Problem statement - Scan the data below and report how many lines include the word "writing". Nothing else is wanted.

Dataset extract -
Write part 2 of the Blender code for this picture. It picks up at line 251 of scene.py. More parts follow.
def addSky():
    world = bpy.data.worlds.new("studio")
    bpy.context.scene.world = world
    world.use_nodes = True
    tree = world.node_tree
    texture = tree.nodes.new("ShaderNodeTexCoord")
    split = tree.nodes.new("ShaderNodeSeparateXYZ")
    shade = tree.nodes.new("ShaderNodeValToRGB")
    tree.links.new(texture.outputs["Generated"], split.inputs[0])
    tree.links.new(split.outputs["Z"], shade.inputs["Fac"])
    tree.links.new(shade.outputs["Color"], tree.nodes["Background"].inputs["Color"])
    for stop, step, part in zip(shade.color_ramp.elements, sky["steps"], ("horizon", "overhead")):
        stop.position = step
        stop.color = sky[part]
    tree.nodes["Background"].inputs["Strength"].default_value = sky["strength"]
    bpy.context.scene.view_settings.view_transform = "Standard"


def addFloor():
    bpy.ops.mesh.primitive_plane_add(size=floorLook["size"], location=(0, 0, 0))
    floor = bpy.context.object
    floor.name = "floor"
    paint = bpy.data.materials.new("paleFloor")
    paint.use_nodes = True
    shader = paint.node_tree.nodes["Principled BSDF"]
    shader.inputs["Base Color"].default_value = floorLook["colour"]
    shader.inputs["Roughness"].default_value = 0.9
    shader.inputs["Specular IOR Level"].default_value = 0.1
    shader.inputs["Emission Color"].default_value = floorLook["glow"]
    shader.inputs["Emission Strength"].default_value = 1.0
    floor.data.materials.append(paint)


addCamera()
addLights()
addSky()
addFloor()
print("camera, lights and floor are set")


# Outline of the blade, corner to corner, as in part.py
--
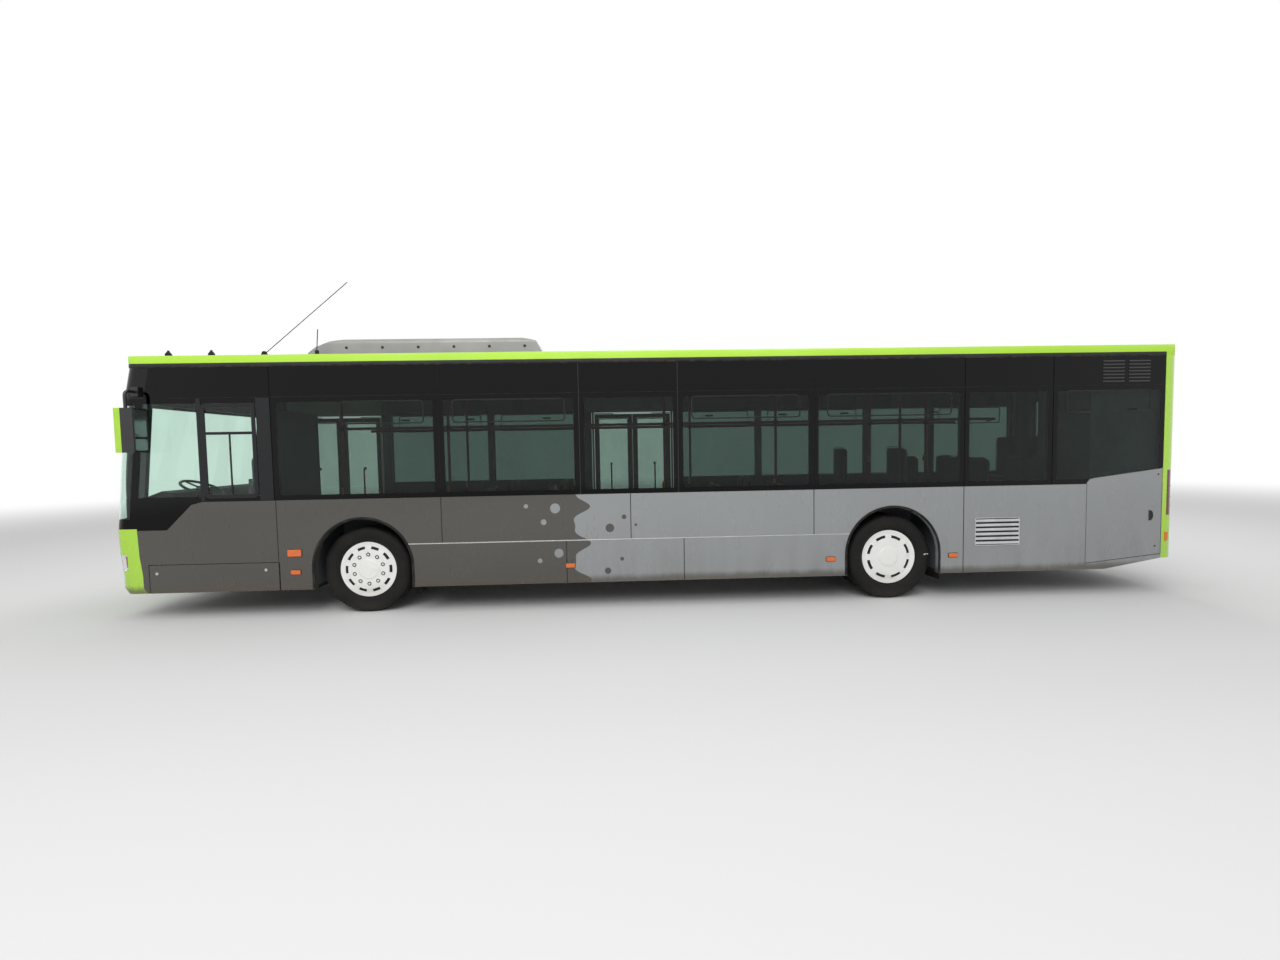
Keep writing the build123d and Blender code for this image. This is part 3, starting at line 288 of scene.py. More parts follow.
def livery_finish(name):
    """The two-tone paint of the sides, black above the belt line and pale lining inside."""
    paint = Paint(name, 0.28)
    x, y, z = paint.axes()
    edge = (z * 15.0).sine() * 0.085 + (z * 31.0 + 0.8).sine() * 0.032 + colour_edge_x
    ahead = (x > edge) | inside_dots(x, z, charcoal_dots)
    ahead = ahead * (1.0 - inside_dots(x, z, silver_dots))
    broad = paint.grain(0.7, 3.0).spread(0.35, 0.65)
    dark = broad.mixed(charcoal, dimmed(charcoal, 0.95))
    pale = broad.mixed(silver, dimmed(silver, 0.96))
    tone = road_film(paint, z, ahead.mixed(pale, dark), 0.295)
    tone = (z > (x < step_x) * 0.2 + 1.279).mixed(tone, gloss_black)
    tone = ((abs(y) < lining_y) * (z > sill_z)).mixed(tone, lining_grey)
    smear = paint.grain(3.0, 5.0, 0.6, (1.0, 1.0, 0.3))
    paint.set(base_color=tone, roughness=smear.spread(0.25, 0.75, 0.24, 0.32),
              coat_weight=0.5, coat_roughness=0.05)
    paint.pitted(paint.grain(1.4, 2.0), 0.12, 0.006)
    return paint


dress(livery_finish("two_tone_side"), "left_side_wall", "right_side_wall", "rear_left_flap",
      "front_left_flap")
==
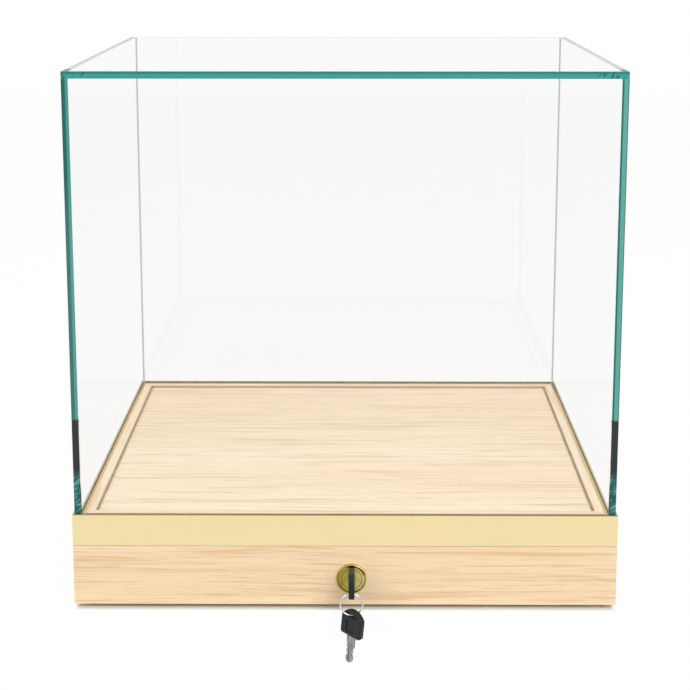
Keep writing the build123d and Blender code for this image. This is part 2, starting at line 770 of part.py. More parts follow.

The response - 2